Before sleeping he received a system update: experience, a modest amount of Merit Funds for early intervention outside the hospital, and a cool observation about building community trust. Lin Xuan read the interface without much emotion. The system turned everything into structure. Life, by contrast, kept presenting him with faces: an old man on a bridge, his father dismantling a fan, a sister solving sadness with a mandarin. Perhaps that was why he fell asleep more easily that night. He had spent the day among errands, a bridge, an ambulance, and a family table. All of it seemed minor. Yet beneath that apparent smallness, his ambition was taking on a firmer shape—less arrogant, and much harder to break.

The next day, driven by a concern he did not entirely want to admit, Lin Xuan asked again about Qiao Renfu. The old man remained under cardiac observation and had, very reluctantly, allowed them to call his son. When Lin Xuan passed the room, he found the two of them arguing: the father in a worn cap, the son with tired eyes and workshop grease still under his nails. There was nothing spectacular about the scene. It was simply two generations fighting over the proper way to worry. Yet beneath the hard words there was badly taught affection, not indifference. Lin Xuan stepped away before hearing too much, but he caught the old man saying he did not want to become a burden. The line followed him for the rest of the day. He had heard it countless times in the hospital. Sometimes he thought half of internal medicine was built on people who would rather fall ill in silence than inconvenience their own children.

The afternoon found him carrying the repaired fan into his parents' room and helping his father mount it back onto its base.
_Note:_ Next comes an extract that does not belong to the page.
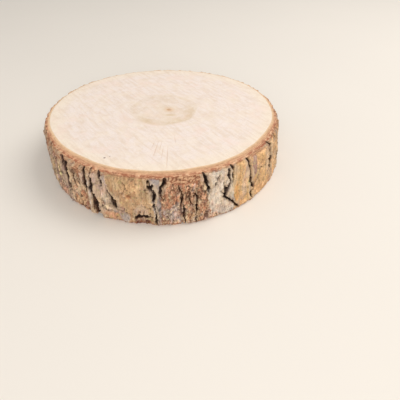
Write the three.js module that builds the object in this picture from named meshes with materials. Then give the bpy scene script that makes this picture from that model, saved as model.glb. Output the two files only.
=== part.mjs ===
// A slice of a young tree trunk, sawn straight across the grain and left in its bark.
// Units are millimetres, +Z is up, and the origin is on the underside at the middle of the slice.
// The slice grew as one piece, so it is one solid: wood, inner bark and furrowed outer bark together.
import * as THREE from "three";

// Driving dimensions.
const THICKNESS = 18; // between the two saw cuts
const WOOD_RADIUS = 43.4; // mean radius of the wood, out to where the bark begins
const FLARE = 0.6; // how much wider the trunk is at the lower cut than at the upper one
const COLUMN_SPACING = 2.2; // widest step between two columns of vertices on a plate
const FURROW_FADE = 1.5; // height over which a furrow that stops short runs out

// The bark is thickest on one side of the trunk. swing is how much it varies from side to side, and
// gathering draws its thick part in, so that the rest is thinner and more even.
const BARK = { mean: 2.6, swing: 1.9, gathering: 0.7, thickestAt: 280 };
const PLATE_CROWN = 0.1; // how far a plate's middle stands above its sides, as a share of the bark
const EDGE_WEAR = 0.2; // how far the bark is worn back at the sawn edges, as a share of the bark
const WORN_HEIGHT = 1.1; // how far that wear reaches from each cut

// The trunk leans a little, so the lower cut stands out to one side of the upper one.
const LEAN = { offset: 0.8, towards: 300 };

// The trunk isn't round: a slow oval and a weaker three-lobed wave around its girth.
const GIRTH_WAVES = [
  { lobes: 2, height: 0.75, peak: -6 },
  { lobes: 3, height: 0.42, peak: 40 },
];

// Furrows between the bark plates, in degrees round from +X: where each one stands at half height and
// how far it leans between the cuts, its width in millimetres, its depth as a share of the bark, and
// the heights between which it runs.
const FRONT_FURROWS = [
  { at: 217.5, lean: 2, width: 2.0, depth: 0.6, from: 0, to: THICKNESS },
  { at: 229.3, lean: 2, width: 2.1, depth: 0.7, from: 2, to: THICKNESS },
  { at: 244, lean: 3, width: 2.4, depth: 0.75, from: 0, to: 12 },
  { at: 253, lean: 3, width: 1.5, depth: 0.5, from: 4, to: 11 },
  { at: 269.3, lean: 1, width: 2.0, depth: 0.65, from: 6, to: THICKNESS },
  { at: 280, lean: 2, width: 1.5, depth: 0.45, from: 0, to: 15 },
  { at: 291, lean: 2, width: 1.8, depth: 0.6, from: 5, to: THICKNESS },
  { at: 302, lean: 3, width: 1.9, depth: 0.65, from: 0, to: THICKNESS },
  { at: 314, lean: 3, width: 1.7, depth: 0.6, from: 0, to: THICKNESS },
  { at: 329, lean: 3, width: 2.3, depth: 0.75, from: 0, to: THICKNESS },
];

// Round the back the furrows follow the same habit: unevenly spaced, all leaning a little one way.
const BACK_FURROW_COUNT = 20;
const BACK_STARTS = 341;
const BACK_SPAN = 224;
const backFurrow = (_, i) => ({
  at: (BACK_STARTS + (BACK_SPAN * (i + 0.3 * Math.sin(2.4 * i))) / BACK_FURROW_COUNT) % 360,
  lean: 2 + Math.sin(1.3 * i),
  width: 1.8 + 0.4 * Math.sin(1.9 * i),
  depth: 0.6 + 0.12 * Math.sin(2.7 * i + 1),
  from: i % 4 === 1 ? 5 : 0,
  to: i % 5 === 2 ? 13 : THICKNESS,
});

const FURROWS = [...FRONT_FURROWS, ...Array.from({ length: BACK_FURROW_COUNT }, backFurrow)].sort(
  (a, b) => a.at - b.at,
);

// Where the bark has chipped away at the lower edge, its depth again as a share of the bark.
const CHIP = { at: 265, height: 1.2, width: 5.5, tall: 2.6, depth: 0.5 };

// No cut goes deeper than this share of the bark, so the wood is never laid bare.
const DEEPEST = 0.85;

const radians = (degrees) => (degrees * Math.PI) / 180;
const arcDegrees = (length) => (length / (WOOD_RADIUS + BARK.mean)) * (180 / Math.PI);
const angleBetween = (a, b) => ((((b - a) % 360) + 540) % 360) - 180;

// Radius of the wood at an angle in degrees and a height above the lower cut.
function woodRadius(angle, z) {
  const waves = GIRTH_WAVES.map((w) => w.height * Math.cos(radians(w.lobes * (angle - w.peak))));
  const below = 0.5 - z / THICKNESS;
  const lean = LEAN.offset * below * Math.cos(radians(angle - LEAN.towards));
  return waves.reduce((sum, wave) => sum + wave, WOOD_RADIUS + FLARE * below + lean);
}

// Thickness of the bark at an angle, over its plates.
function barkThickness(angle) {
  const turn = radians(angle - BARK.thickestAt);
  return BARK.mean + BARK.swing * Math.cos(turn) + BARK.gathering * Math.cos(2 * turn);
}

// How much of its full depth a furrow has at height z.
function furrowShare(furrow, z) {
  const aboveStart = furrow.from > 0 ? (z - furrow.from) / FURROW_FADE : 1;
  const belowEnd = furrow.to < THICKNESS ? (furrow.to - z) / FURROW_FADE : 1;
  return THREE.MathUtils.clamp(Math.min(aboveStart, belowEnd), 0, 1);
}

// How far the chip cuts into the bark at an angle and height.
function chipDepth(angle, z) {
  const across = angleBetween(CHIP.at, angle) / (arcDegrees(CHIP.width) / 2);
  const up = (z - CHIP.height) / CHIP.tall;
  return CHIP.depth * Math.max(0, 1 - across * across - up * up);
}

// Columns of vertices round the slice. Each furrow has one at either lip and one on its floor, and each
// plate has enough between for its crown, which is 1 at the plate's middle and 0 at its sides.
const columns = FURROWS.flatMap((furrow, i) => {
  const next = FURROWS[(i + 1) % FURROWS.length];
  const half = arcDegrees(furrow.width) / 2;
  const plate = ((next.at - furrow.at + 360) % 360) - half - arcDegrees(next.width) / 2;
  const steps = Math.max(2, Math.ceil(plate / arcDegrees(COLUMN_SPACING)));
  const across = Array.from({ length: steps }, (_, k) => {
    const t = k / steps;
    return {
      at: furrow.at + half + plate * t,
      lean: THREE.MathUtils.lerp(furrow.lean, next.lean, t),
      crown: 4 * t * (1 - t),
    };
  });
  return [
    { at: furrow.at - half, lean: furrow.lean, crown: 0 },
    { at: furrow.at, lean: furrow.lean, crown: 0, furrow },
    ...across,
  ];
});

// Heights of the rows of vertices: close together where the sawn edges are worn.
const ROWS = [0, WORN_HEIGHT, 3, 5, 7.5, 10, 12.5, 15, THICKNESS - WORN_HEIGHT, THICKNESS];

// The point of the bark's surface on a column at height z.
function barkPoint(column, z) {
  const angle = column.at + column.lean * (0.5 - z / THICKNESS);
  const bark = barkThickness(angle);
  const toCut = Math.min(z, THICKNESS - z);
  const wear = EDGE_WEAR * Math.max(0, 1 - toCut / WORN_HEIGHT);
  const sink = column.furrow ? column.furrow.depth * furrowShare(column.furrow, z) : 0;
  const cut = Math.min(DEEPEST, sink + wear + chipDepth(angle, z));
  const radius = woodRadius(angle, z) + bark * (1 + PLATE_CROWN * column.crown - cut);
  return new THREE.Vector3(radius * Math.cos(radians(angle)), radius * Math.sin(radians(angle)), z);
}

// A plain cylinder's vertices, each moved to its own column and row. The two end fans stay flat.
function sliceGeometry() {
  const geometry = new THREE.CylinderGeometry(1, 1, 1, columns.length, ROWS.length - 1);
  const position = geometry.getAttribute("position");
  const v = new THREE.Vector3();
  for (let i = 0; i < position.count; i++) {
    v.fromBufferAttribute(position, i);
    const row = Math.round((v.y + 0.5) * (ROWS.length - 1));
    const onAxis = Math.hypot(v.x, v.z) < 0.5;
    const turn = Math.atan2(v.x, v.z) / (2 * Math.PI);
    const column = columns[Math.round((turn + 1) * columns.length) % columns.length];
    const moved = onAxis ? new THREE.Vector3(0, 0, ROWS[row]) : barkPoint(column, ROWS[row]);
    position.setXYZ(i, moved.x, moved.y, moved.z);
  }
  geometry.computeBoundingBox();
  const middle = geometry.boundingBox.getCenter(new THREE.Vector3());
  geometry.translate(-middle.x, -middle.y, 0);
  geometry.computeVertexNormals();
  return geometry;
}

const woodMaterial = new THREE.MeshStandardMaterial({
  color: 0xc9a47c,
  roughness: 0.85,
  metalness: 0,
});

const woodSlice = new THREE.Mesh(sliceGeometry(), woodMaterial);
woodSlice.name = "wood_slice";

const group = new THREE.Group();
group.add(woodSlice);

export default group;
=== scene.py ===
"""Looks for a slice of a young tree trunk in its bark, laid out as a Blender add-on and run as a script.

Lengths are in metres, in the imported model's own frame: +Z up along the grain, the underside at height 0.
Angles round the trunk are in degrees from +X, about the trunk's own axis.
"""

import math

import bpy
import numpy as np
from bpy.props import FloatProperty, FloatVectorProperty, IntProperty, PointerProperty
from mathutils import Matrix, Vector, noise
from mathutils.bvhtree import BVHTree


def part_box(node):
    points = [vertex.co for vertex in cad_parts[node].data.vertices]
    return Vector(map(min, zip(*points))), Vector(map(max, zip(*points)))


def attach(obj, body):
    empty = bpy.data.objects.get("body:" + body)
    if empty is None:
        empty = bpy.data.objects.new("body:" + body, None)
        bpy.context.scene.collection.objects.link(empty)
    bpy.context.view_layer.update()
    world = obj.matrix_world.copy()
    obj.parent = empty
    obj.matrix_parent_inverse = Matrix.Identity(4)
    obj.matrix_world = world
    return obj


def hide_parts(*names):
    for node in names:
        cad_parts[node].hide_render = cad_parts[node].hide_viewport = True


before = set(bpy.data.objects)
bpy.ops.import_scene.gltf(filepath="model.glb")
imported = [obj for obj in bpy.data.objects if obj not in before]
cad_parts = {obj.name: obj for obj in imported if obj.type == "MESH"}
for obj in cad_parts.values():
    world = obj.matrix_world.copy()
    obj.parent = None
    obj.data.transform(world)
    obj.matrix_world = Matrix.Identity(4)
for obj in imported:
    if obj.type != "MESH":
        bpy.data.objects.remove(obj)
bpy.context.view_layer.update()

bl_info = {
    "name": "Wood slice in its bark",
    "version": (1, 0, 0),
    "blender": (4, 5, 0),
    "location": "3D View > Sidebar > Wood slice",
    "description": "Builds a sawn slice of trunk with furrowed bark, growth rings and a studio stage",
    "category": "Object",
}

NODE = "wood_slice"
MM = 0.001
LOW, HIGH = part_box(NODE)
THICKNESS = HIGH.z - LOW.z


# ---- settings


def srgb(red, green, blue):
    """A colour given from 0 to 255, as the linear values that Blender's sockets take."""
    parts = [c / 255 for c in (red, green, blue)]
    return tuple(c / 12.92 if c <= 0.04045 else ((c + 0.055) / 1.055) ** 2.4 for c in parts)


def length(name, description, default):
    return FloatProperty(
        name=name, description=description, default=default, min=0, unit="LENGTH", precision=5
    )


def position(name, description, *default):
    return FloatVectorProperty(
        name=name, description=description, default=default, size=len(default), subtype="XYZ", unit="LENGTH"
    )


def power(name, description, default):
    return FloatProperty(name=name, description=description, default=default, unit="POWER")


def colour(name, description, *default):
    return FloatVectorProperty(
        name=name, description=description, default=srgb(*default), min=0, max=1, size=3, subtype="COLOR"
    )


class SliceShape(bpy.types.PropertyGroup):
    """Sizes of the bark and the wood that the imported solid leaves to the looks."""

    bark_share: FloatProperty(
        name="Bark share",
        description="Thickness of the bark, as a share of its usual one",
        default=1,
        min=0.5,
        max=1.1,
    )
    pith: position("Pith", "Where the pith stands, from the trunk's axis", 2.6 * MM, -0.1 * MM)
    stain_shift: position("Stain shift", "Middle of the brown stain, from the pith", -2.4 * MM, 0.8 * MM)
    scale_width: length("Scale width", "Width of one scale of bark", 3.6 * MM)
    scale_height: length("Scale height", "Height of one scale of bark", 6.5 * MM)
    scale_relief: length("Scale relief", "How far one scale stands above the next", 0.75 * MM)
    crack_depth: length("Crack depth", "Depth of the cracks between scales", 0.7 * MM)
    fibre_relief: length("Fibre relief", "Height of the fibres along the bark", 0.28 * MM)
    grain_relief: length("Grain relief", "Height of the bark's fine grain", 0.16 * MM)
    crumble: length("Crumble", "How far the sawn bark has crumbled at its edges", 0.5 * MM)
    seed: IntProperty(name="Seed", description="Changes the pattern of the scales", default=4)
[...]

The task was absurd, clumsy, and full of nearly lost screws. Even so, working with his hands on something useless to medicine felt strangely restful. His father explained with amateur pride why the motor made less noise now, and Lin Xuan pretended to understand more than he did. As they tightened the final grille, he thought again of Qiao Renfu and the shame of dependence. He realized that one of older men's deepest fears was not death itself but the loss of usefulness. Perhaps that was why he had become so obsessed with surgery: because in its clearest form, being a surgeon meant being useful at the exact second another person's body began to fail.